Sebagai contoh, WTO melakukan intervensi kepada pemerintah Indonesia untuk mengubah peraturan-peraturan di sektor pertanian maupun pangan yang dinilai tidak sesuai dengan rezim perdagangan bebas.
“Hal ini tampak dari digugatnya pemerintah Indonesia di dalam WTO terkait beberapa kasus, seperti gugatan Amerika Serikat dan Selandia Baru atas kebijakan pemerintah Indonesia yang berusaha melindungi pangan produk petani dan nelayan kecil,” ujar Henry Saragih dalam keterangannya, Selasa (10/9/2019).
Kondisi itu lanjut dia, kemudian berdampak pada dikeluarkannya Peraturan Menteri Pertanian (Permentan) Nomor 24 Tahun 2018, untuk merevisi Permentan No. 38 Tahun 2017 tentang Rekomendasi Impor Produk Hortikultura (RIPH). Dalam Permentan tersebut pemerintah harus memperlonggar regulasi impor terkait produk-produk pangan, tanaman hortikultura, dan produk hewan.
“Sejak didirikan pada tahun 1995, upaya-upaya WTO untuk mendorong deregulasi, ekspansi modal global di sektor pertanian, dan perdagangan bebas merupakan ancaman terhadap upaya penegakan kedaulatan pangan di suatu negara,” ungkap Henry.
Ia menjelaskan, keberadaan WTO dan perjanjian perdagangan bebas mendapatkan perlawanan dari para petani kecil yang tergabung di dalam La Via Campesina. Sebagai gerakan petani internasional, La Via Campesina, selama lebih dari 20 tahun telah mengorganisir perjuangan untuk melawan WTO dan praktik-praktik liberalisasi pertanian dan perdagangan bebas di dunia.
La Via Campesina telah memobilisasi aksi di hampir semua Konferensi Tingkat Menteri (KTM) WTO, sejak Seattle (1999), Cancún (2003), Hongkong (2005), sampai ke Bali (2013) dan Nairobi (2015).

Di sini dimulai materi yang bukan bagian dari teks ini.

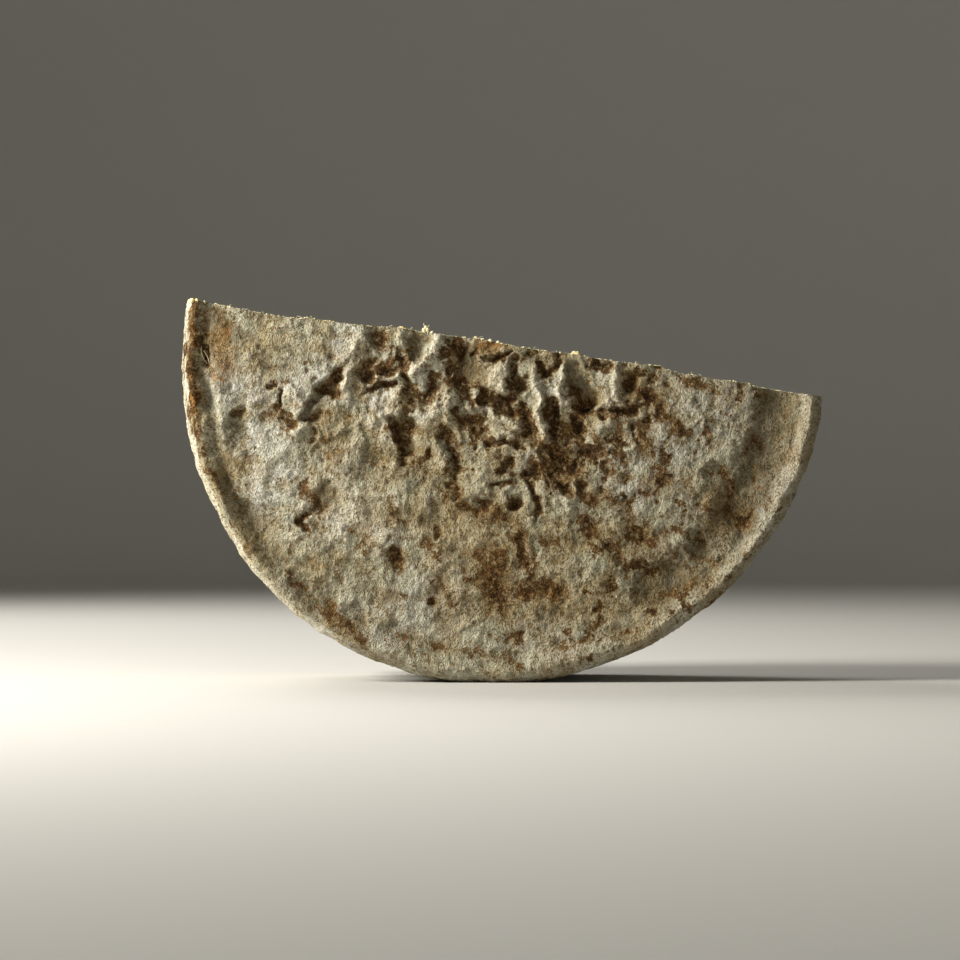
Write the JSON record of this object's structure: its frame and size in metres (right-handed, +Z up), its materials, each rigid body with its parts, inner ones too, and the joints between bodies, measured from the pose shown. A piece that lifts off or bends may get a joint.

“Salah satu momen penting terkait perlawanan petani terhadap WTO adalah aksi bunuh diri seorang petani asal Korea Selatan, Lee Kyung Hae, pada tanggal 10 September 2003. Peristiwa ini terjadi di tengah-tengah berjalannya aksi protes dari para petani menyikapi pertemuan Tingkat Menteri WTO di Cancun, Meksiko. Tindakan Lee Kyung Hae untuk mengakhiri hidupnya, merupakan wujud dari kefrustrasian petani kecil yang menjadi korban dari perdagangan tidak adil yang dijalankan WTO,” ujarnya.
Kematian Lee Kyung Hae pada tanggal 10 September 2003 kemudian diperingati sebagai Hari Aksi Global Melawan WTO dan FTA yang diperingati setiap tahunnya oleh petani La Via Campesina yang terdiri atas 183 organisasi dan tersebar di 81 negara.